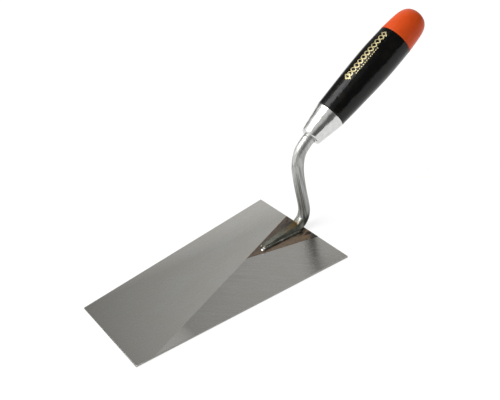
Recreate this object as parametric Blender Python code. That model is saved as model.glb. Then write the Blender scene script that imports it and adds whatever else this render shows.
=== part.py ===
"""Bricklayer's trowel: a ground steel blade, a swan-neck tang welded to it and a turned handle.

The blade lies flat on z = 0, with its front edge towards -X and its centre line on y = 0.
The neck rises from the blade's back edge and the handle climbs towards +X. Lengths are in metres.
"""

import math

import bmesh
import bpy
from mathutils import Vector

# The gap kept between pieces that touch.
GAP = 0.0003

# Blade, seen from above: a trapezium that is widest at its back edge.
BLADE_LENGTH = 0.180
BLADE_BACK_WIDTH = 0.119
BLADE_FRONT_WIDTH = 0.090
BACK_EDGE_X = 0.0178  # centres the whole trowel on the origin
FRONT_EDGE_X = BACK_EDGE_X - BLADE_LENGTH

# Two ground faces meet in a straight crease that crosses the blade from the back edge.
CREASE_START_Y = 0.0209  # on the back edge
CREASE_END_FROM_FRONT = 0.0145  # on the near side edge
CREASE_START_THICKNESS = 0.0019
CREASE_END_THICKNESS = 0.0013
FAR_FRONT_THICKNESS = 0.0010
NEAR_BACK_THICKNESS = 0.0015

# An unground triangle is left proud of the ground faces, as a seat for the tang.
SEAT_LENGTH = 0.0563
SEAT_NEAR_Y = -0.0223
SEAT_THICKNESS = 0.0020
SEAT_CHAMFER = 0.0006
SEAT_APEX_CHAMFER = 0.0015

# Handle: its axis rises behind the neck. Distances along the axis start at the ferrule's rim.
HANDLE_PITCH = math.radians(25.4)
RIM_BEHIND_BACK_EDGE = 0.0450
RIM_HEIGHT = 0.0850
FERRULE_LENGTH = 0.0246
FERRULE_MOUTH_RADIUS = 0.0088
FERRULE_RIM_RADIUS = 0.0128
FERRULE_RIM_LIP = 0.0008  # along the rim, where the cone's edge is broken
FERRULE_EDGE_RADIUS = 0.0022
FERRULE_WALL = 0.0008
FERRULE_HOLE_RADIUS = 0.0055
GRIP_LENGTH = 0.0800
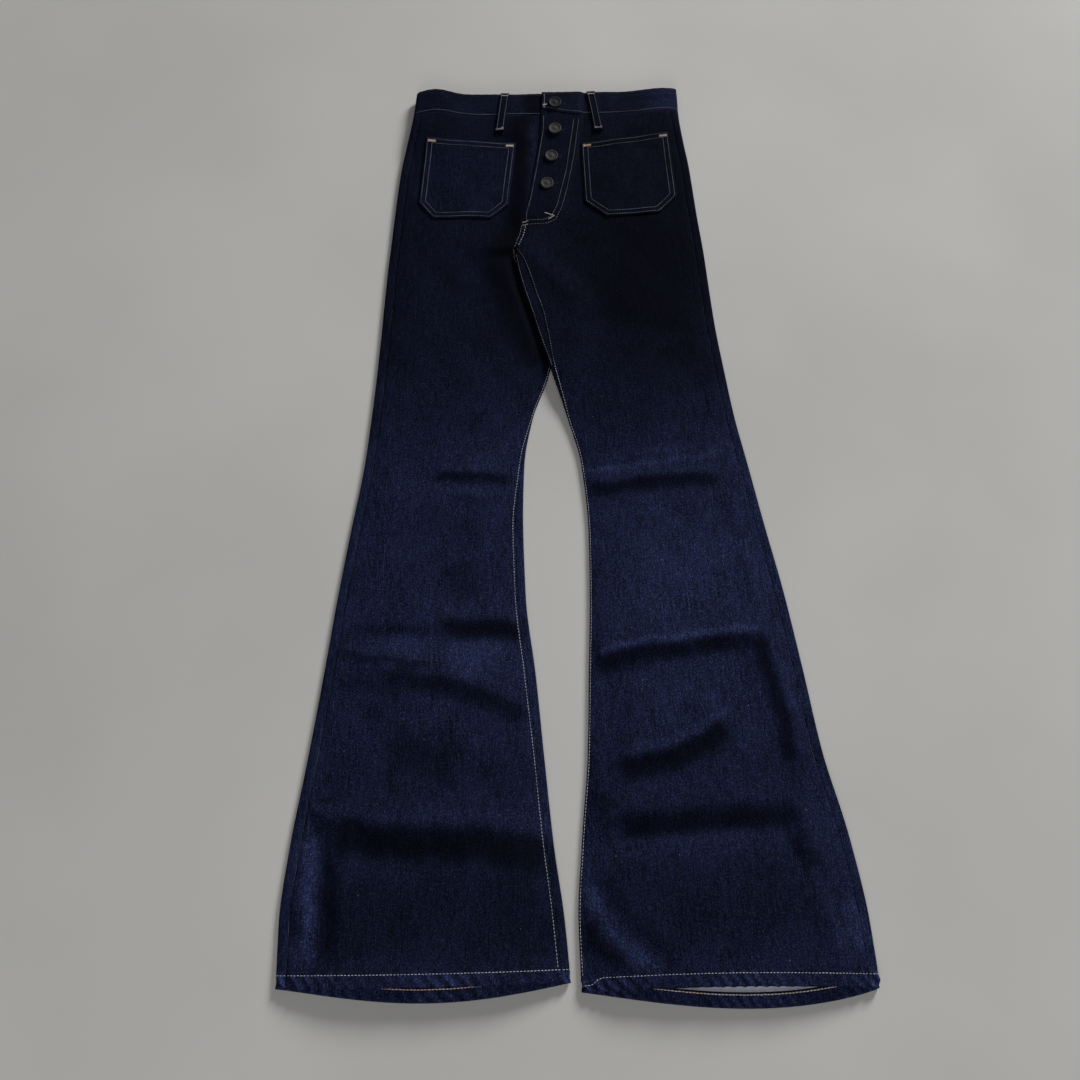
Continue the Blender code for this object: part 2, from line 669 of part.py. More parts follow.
def back_loop(name, x, material):
    """A belt loop under the back of the waistband, flat on the surface."""

    def locate(column, row, inner):
        y = mix(WAIST - BACK_LOOP_TAIL, WAIST_TOP - 1.0, row / 3.0)
        return Vector((x + (column - 0.5) * LOOP_WIDTH, y, LOOP_THICKNESS if inner else 0.0))

    return slab(f"belt_loop_back_{name}", 1, 3, locate, material)


def button_profile():
    """The turned outline from the cap's middle, over its rim, to the foot of the shank, in mm."""
    shank_foot = -FLY_RAISE + SEAM_GAP
    return [
        (0.0, BUTTON_HEIGHT - 0.5),
        (BUTTON_RADIUS * 0.62, BUTTON_HEIGHT - 0.7),
        (BUTTON_RADIUS * 0.78, BUTTON_HEIGHT),
        (BUTTON_RADIUS * 0.92, BUTTON_HEIGHT - 0.3),
        (BUTTON_RADIUS, BUTTON_HEIGHT - 1.3),
        (BUTTON_RADIUS * 0.88, SEAM_GAP),
        (SHANK_RADIUS, SEAM_GAP),
        (SHANK_RADIUS, shank_foot),
        (0.0, shank_foot),
    ]


def button(name, x, y, cloth, material):
    """A shank button: its profile turned round the upright axis."""
    mesh = bpy.data.meshes.new(f"button_{name}")
    profile = button_profile()
    edges = [(i, i + 1) for i in range(len(profile) - 1)]
    mesh.from_pydata([(r * MM, 0.0, z * MM) for r, z in profile], edges, [])
    mesh.materials.append(material)
    obj = add_object(f"button_{name}", mesh)
    obj.location = Vector((x, y, cloth(x, y, BUTTON_RADIUS * 0.8))) * MM
    turn = obj.modifiers.new("turn", "SCREW")
    turn.axis = "Z"
    turn.steps = turn.render_steps = 16
    turn.use_merge_vertices = True
    turn.merge_threshold = 0.00001
    mesh.shade_smooth()
    return obj


def buttonhole(name, x, y, host, cloth, raised):
    """Cuts a keyhole buttonhole, an eye with a slit that runs away from the fly's edge, through one layer."""
    height = cloth(x, y, 0.0)
    low, high = height - raised + HOLE_CLEARANCE, height + HOLE_RISE
    for part in ("eye", "slit"):
        bm = bmesh.new()
        if part == "eye":
            bmesh.ops.create_cone(bm, cap_ends=True, segments=12, radius1=EYE_RADIUS * MM,
                                  radius2=EYE_RADIUS * MM, depth=(high - low) * MM)
            middle = x
        else:
            bmesh.ops.create_cube(bm, size=1.0)
            bmesh.ops.scale(bm, vec=Vector((SLIT_LENGTH, SLIT_WIDTH, high - low)) * MM, verts=bm.verts)
            middle = x + SLIT_LENGTH / 2.0
        mesh = bpy.data.meshes.new(f"cut_{name}_{part}")
        bm.to_mesh(mesh)
        bm.free()
        cutter = bpy.data.objects.new(mesh.name, mesh)
        cutting.objects.link(cutter)
        cutter.parent = origin
        cutter.location = Vector((middle, y, (low + high) / 2.0)) * MM
        cutter.hide_render = True
        cutter.display_type = "WIRE"
        cut = host.modifiers.new(mesh.name, "BOOLEAN")
        cut.operation = "DIFFERENCE"
        cut.solver = "EXACT"
        cut.object = cutter


def plain_material(name, colour, roughness, metallic=0.0):
    material = bpy.data.materials.new(name)
    material.use_nodes = True
    shader = material.node_tree.nodes["Principled BSDF"]
    shader.inputs["Base Color"].default_value = (*colour, 1.0)
    shader.inputs["Roughness"].default_value = roughness
    shader.inputs["Metallic"].default_value = metallic
    material.diffuse_color = (*colour, 1.0)
    return material


def denim_material():
    return plain_material("raw_indigo_denim", (0.012, 0.018, 0.045), 0.85)


def button_material():
    return plain_material("antique_button_metal", (0.10, 0.095, 0.09), 0.45, 0.9)


def centre_on_origin(objects):
    """Moves the parent so that the middle of the garment's box stands on the origin."""
    corners = [obj.location + v.co for obj in objects for v in obj.data.vertices]
    low = Vector([min(c[i] for c in corners) for i in range(3)])
    high = Vector([max(c[i] for c in corners) for i in range(3)])
    middle = (low + high) / 2.0
    origin.location = (-middle.x, -middle.y, -low.z)
    return middle


clear_scene()
jeans = bpy.data.collections.new("flared_jeans")
cutting = bpy.data.collections.new("cutters")
bpy.context.scene.collection.children.link(jeans)
bpy.context.scene.collection.children.link(cutting)
origin = bpy.data.objects.new("flared_jeans_origin", None)
jeans.objects.link(origin)

denim = denim_material()
metal = button_material()

fronts, backs = {}, {}
for side in SIDES:
    fronts[side] = panel(f"front_leg_{side}", front_point, FRONT_CELLS, side, -OUTWARD[side], denim)
    backs[side] = panel(f"back_leg_{side}", back_point, BACK_CELLS, side, OUTWARD[side], denim)
band = waistband(denim)
stand = button_stand(denim)

over_fronts = lie_on(list(fronts.values()))
over_band = lie_on(list(fronts.values()) + [band])
for side in SIDES:
    pocket(side, over_fronts, denim)
    front_loop(side, over_band, denim)
for name, x in BACK_LOOP_PLACES:
    back_loop(name, x, denim)
for name, x, y in BUTTON_PLACES:
    host, raised = (band, BAND_RAISE) if name == "waist" else (fronts["left"], FLY_RAISE)
    button(name, x, y, over_band, metal)
    buttonhole(name, x, y, host, over_band, raised)

middle = centre_on_origin([obj for obj in jeans.objects if obj.type == "MESH"])
print("garment's middle, mm:", [round(value / MM, 2) for value in middle])
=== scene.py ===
# %% [markdown]
# # Flared jeans, laid flat on their back
# A pair of raw indigo jeans with wide hems, two patch pockets and a fly of exposed metal buttons.
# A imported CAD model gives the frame: every panel, the waistband, pockets, loops and buttons, in metres.
# This lesson dresses that frame. Each stiff CAD panel is swapped for a thin shell of cloth with the same
# form, finer creases, a woven finish and real stitches.

import math
from collections import namedtuple

import bmesh
import bpy
import numpy as np
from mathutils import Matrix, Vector
from mathutils.bvhtree import BVHTree

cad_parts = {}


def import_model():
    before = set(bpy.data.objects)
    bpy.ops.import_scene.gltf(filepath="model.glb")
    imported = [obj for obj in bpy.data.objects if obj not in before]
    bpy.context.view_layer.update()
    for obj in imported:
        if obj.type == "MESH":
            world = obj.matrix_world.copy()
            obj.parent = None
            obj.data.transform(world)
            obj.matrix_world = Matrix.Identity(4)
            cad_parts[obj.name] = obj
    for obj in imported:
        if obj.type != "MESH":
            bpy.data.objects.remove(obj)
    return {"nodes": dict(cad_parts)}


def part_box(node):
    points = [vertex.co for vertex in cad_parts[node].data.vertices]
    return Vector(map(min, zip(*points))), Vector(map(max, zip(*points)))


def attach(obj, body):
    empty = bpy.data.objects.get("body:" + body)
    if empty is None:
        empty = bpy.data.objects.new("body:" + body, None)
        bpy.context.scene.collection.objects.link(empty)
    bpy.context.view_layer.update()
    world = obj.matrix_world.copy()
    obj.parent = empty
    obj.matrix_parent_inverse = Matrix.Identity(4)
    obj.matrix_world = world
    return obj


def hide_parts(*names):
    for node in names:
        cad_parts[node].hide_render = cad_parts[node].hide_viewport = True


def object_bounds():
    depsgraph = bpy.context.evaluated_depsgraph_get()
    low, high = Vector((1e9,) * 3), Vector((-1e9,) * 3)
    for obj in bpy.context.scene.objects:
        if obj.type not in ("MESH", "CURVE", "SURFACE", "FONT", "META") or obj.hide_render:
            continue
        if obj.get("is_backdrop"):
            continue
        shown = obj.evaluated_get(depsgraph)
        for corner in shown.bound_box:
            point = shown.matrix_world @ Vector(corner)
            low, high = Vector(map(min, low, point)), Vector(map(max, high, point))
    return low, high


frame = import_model()
cad_low, cad_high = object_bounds()
print("nodes:", len(frame["nodes"]), "box in mm:", [round(v * 1000, 1) for v in cad_high - cad_low])

# %% [markdown]
# ## The garment's own frame
# A pattern maker measures from the hem line and the centre front, so the sizes below do the same, in
# millimetres: +X towards the wearer's left, +Y up to the waist, +Z off the floor. The middle belt loop
# at the back is centred on X = 0 and starts at a known height, so its CAD box says where that frame is.

# %% Find the garment's frame
MM = 0.001
WAIST = 1062.0
BACK_LOOP_TAIL = 12.0

loop_low, loop_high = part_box("belt_loop_back_centre")
SHIFT = np.array([(loop_low.x + loop_high.x) / 2.0, loop_low.y - (WAIST - BACK_LOOP_TAIL) * MM, 0.0])
print("the garment's frame starts at", SHIFT.round(4))


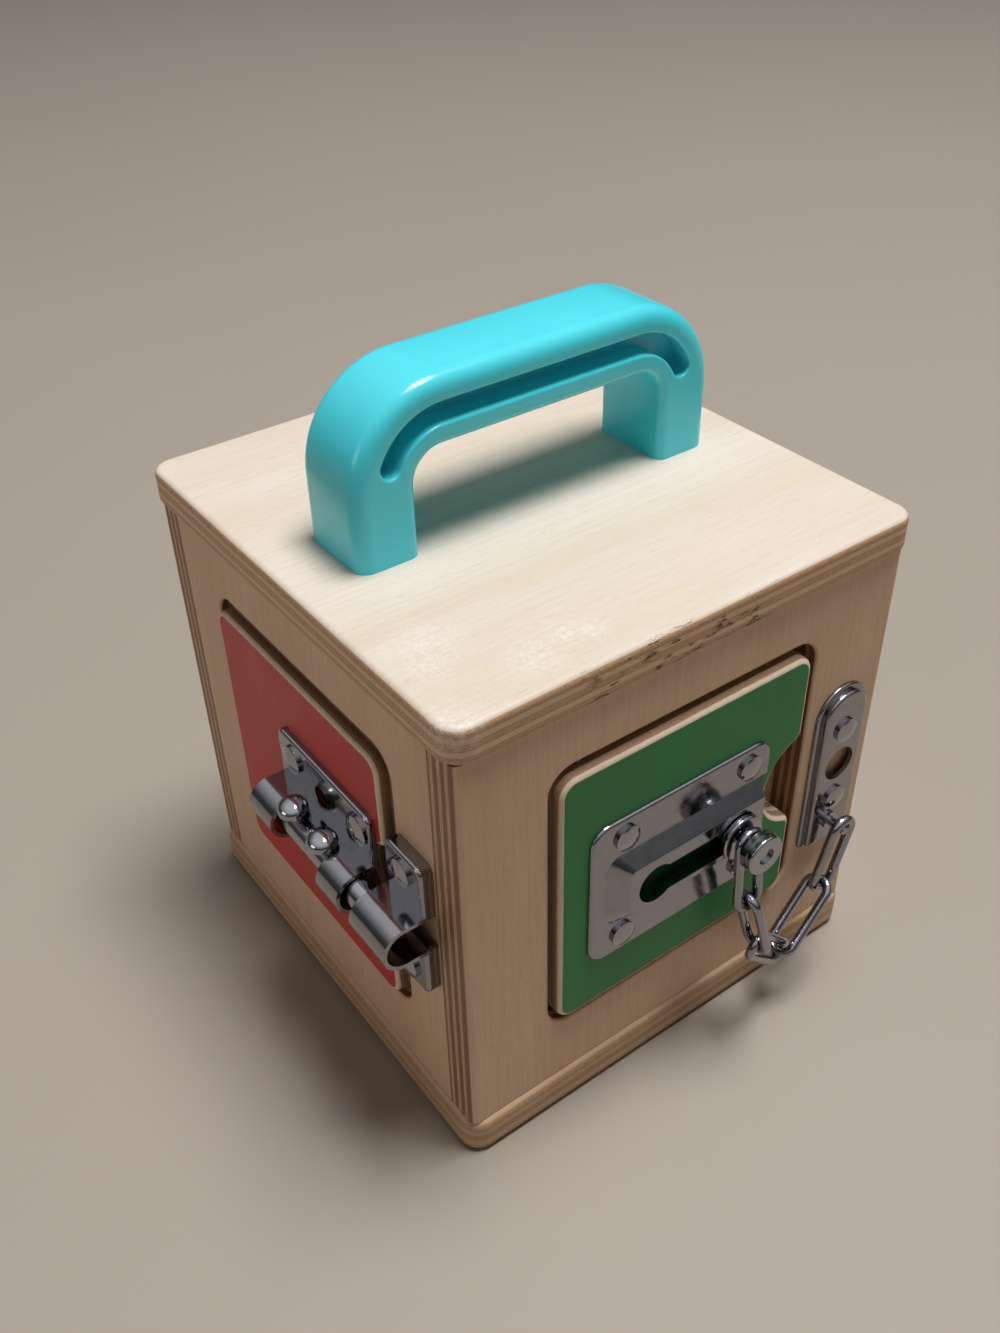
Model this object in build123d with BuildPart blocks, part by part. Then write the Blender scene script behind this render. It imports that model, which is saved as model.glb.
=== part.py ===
from build123d import *
import math
import os

os.makedirs("parts", exist_ok=True)

# Box of plywood; its width, depth and height follow from the doorways and the posts around them
wall_thick = 10.0
top_thick = 10.0
base_thick = 12.0
overhang = 1.5
plate_corner = 6.0
top_round = 1.8
base_round = 2.8
wall_round = 1.8
front_left_post = 24.5
front_right_post = 27.5
left_rear_post = 28.2
left_front_post = 26.6
sill_high = 20.4
head_high = 15.4
opening_corner = 7.0
opening_round = 1.0

# Doors, the same size on both walls, hung with a little more or less gap
door_wide = 79.2
door_high = 80.8
door_thick = 10.0
door_play = 4.8
sill_gap = 3.2
head_gap = 2.2
door_proud = 2.1
door_corner = 5.0
door_round = 1.6
front_hinge_gap = 1.3
left_hinge_gap = 2.6
notch_radius = 14.0
notch_out = 2.8
notch_up = 40.4
notch_soft = 3.0

# Hinge pins, hidden in the thickness of door and wall
pin_radius = 1.2
pin_in_door = 12.0
pin_in_wall = 8.0
pin_inset = 8.0
pin_depth = 2.5
running_gap = 0.05

# Stops behind the free edges of the doors
stop_wide = 8.0
stop_deep = 6.0
stop_high = 40.0
stop_lap = 3.0
seat_gap = 0.2

# Handle
handle_half = 53.6
handle_high = 43.0
handle_thick = 17.0
handle_leg = 16.6
handle_wide = 24.6
handle_outer_bend = 25.0
handle_inner_bend = 8.0
handle_outer_round = 4.0
handle_inner_round = 2.5
groove_wide = 8.5
groove_deep = 6.5
groove_inset = 10.25
groove_sweep = 76.0

# Screws
screw_head = 3.6
screw_dome = 1.7
screw_rim = 0.8
screw_shank = 1.5
screw_long = 7.5
bolt_screw_head = 4.0
big_screw_shank = 2.0
big_screw_long = 22.0

# Pressed sheet of the fittings
sheet = 1.1
press_inset = 0.4
press_round = 0.9
plate_soft = 5.5

# Track of the door chain, placed from the door's free edge and foot
track_inset = 12.5
track_long = 58.0
track_up = 38.8
track_half = 22.6
channel_inset = 4.0
channel_foot_start = 4.3
channel_foot_half = 11.2
channel_foot_corner = 4.5
channel_top_start = 9.7
channel_top_half = 7.15
channel_top_corner = 2.0
channel_rise = 3.3
slot_drop = 1.2
slot_half = 4.25
slot_short = 11.9
keyhole_start = 18.2
keyhole_radius = 5.7
track_screw_first = 10.5
track_screw_last = 7.5
track_screw_half = 16.5

# Stud: a spool with a hidden head behind the track
stud_short = 0.4
stud_head_radius = 5.2
stud_head_front = 2.95
stud_head_thick = 2.2
stud_neck_radius = 3.8
disc_radius = 6.6
disc_back = 4.75
disc_thick = 1.6
spool_radius = 1.7
spool_wide = 4.2
end_disc_radius = 5.7
end_disc_thick = 3.65
ring_wide = 0.7
ring_deep = 0.5
stud_soft = 0.6
dimple_radius = 2.4
dimple_deep = 0.8

# Chain of five equal links, each with its own slope across the wall and lean out from it
link_wire = 1.35
link_half_wide = 3.55
link_span = 24.2
link_play = 0.3
pin_play = 0.5
link_slopes = (-91.0, -74.0, -48.0, 42.0, 77.0)
link_leans = (5.0, 1.0, -9.0, -5.0, 2.0)

# Anchor plate and its pin on the wall beside the door, placed from the doorway and the slot
anchor_aside = 3.6
anchor_wide = 18.4
anchor_high = 54.7
anchor_below = 29.9
anchor_flange = 1.1
anchor_step = 1.6
anchor_front = 2.8
anchor_top_round = 9.0
anchor_soft = 2.2
anchor_press = 0.7
anchor_screw_low = 12.6
anchor_screw_high = 11.4
anchor_hole_drop = 0.6
anchor_hole_radius = 5.2
anchor_pin_radius = 1.3
anchor_pin_out = 9.5
anchor_pin_foot_radius = 2.6
anchor_pin_foot = 0.9
anchor_pin_soft = 0.6

# Barrel bolt on the left door, placed from the door's free edge and foot
bolt_inset = 3.2
bolt_long = 43.9
bolt_up = 41.2
bolt_half = 20.8
bolt_front = 2.0
bolt_corner = 2.5
barrel_radius = 6.0
barrel_out = 6.6
first_collar = 11.4
second_collar = 9.6
window_out = 5.9
bolt_screw_first = 7.6
bolt_screw_second = 39.4
bolt_screw_half = 14.8
bolt_hole_at = 20.9
bolt_hole_half = 11.7
bolt_hole_radius = 2.9
rod_gap = 0.08
rod_tail = 1.0
rod_soft = 0.7
bolt_travel = 2.5
knob_stem = 1.3
knob_radius = 4.0
knob_foot_out = 6.7
knob_rim = 0.9
knob_high = 3.4
knob_angle = 82.0
knob_first = 15.7
knob_gap = 0.2

# Keeper on the wall beside the left door, placed from the doorway
keeper_aside = 0.9
keeper_wide = 15.1
keeper_half = 21.0
keeper_front = 3.7
keeper_radius = 6.2
keeper_screw_half = 15.6
keeper_mouth_gap = 0.3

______

Aim: In the listing above, find the line with "middle = centre_on_origin([obj" and the line with "obj.matrix_parent_inverse = Matrix.Identity(4)", then print exactly those lines and every line between them.

Written answer:
middle = centre_on_origin([obj for obj in jeans.objects if obj.type == "MESH"])
print("garment's middle, mm:", [round(value / MM, 2) for value in middle])
=== scene.py ===
# %% [markdown]
# # Flared jeans, laid flat on their back
# A pair of raw indigo jeans with wide hems, two patch pockets and a fly of exposed metal buttons.
# A imported CAD model gives the frame: every panel, the waistband, pockets, loops and buttons, in metres.
# This lesson dresses that frame. Each stiff CAD panel is swapped for a thin shell of cloth with the same
# form, finer creases, a woven finish and real stitches.

import math
from collections import namedtuple

import bmesh
import bpy
import numpy as np
from mathutils import Matrix, Vector
from mathutils.bvhtree import BVHTree

cad_parts = {}


def import_model():
    before = set(bpy.data.objects)
    bpy.ops.import_scene.gltf(filepath="model.glb")
    imported = [obj for obj in bpy.data.objects if obj not in before]
    bpy.context.view_layer.update()
    for obj in imported:
        if obj.type == "MESH":
            world = obj.matrix_world.copy()
            obj.parent = None
            obj.data.transform(world)
            obj.matrix_world = Matrix.Identity(4)
            cad_parts[obj.name] = obj
    for obj in imported:
        if obj.type != "MESH":
            bpy.data.objects.remove(obj)
    return {"nodes": dict(cad_parts)}


def part_box(node):
    points = [vertex.co for vertex in cad_parts[node].data.vertices]
    return Vector(map(min, zip(*points))), Vector(map(max, zip(*points)))


def attach(obj, body):
    empty = bpy.data.objects.get("body:" + body)
    if empty is None:
        empty = bpy.data.objects.new("body:" + body, None)
        bpy.context.scene.collection.objects.link(empty)
    bpy.context.view_layer.update()
    world = obj.matrix_world.copy()
    obj.parent = empty
    obj.matrix_parent_inverse = Matrix.Identity(4)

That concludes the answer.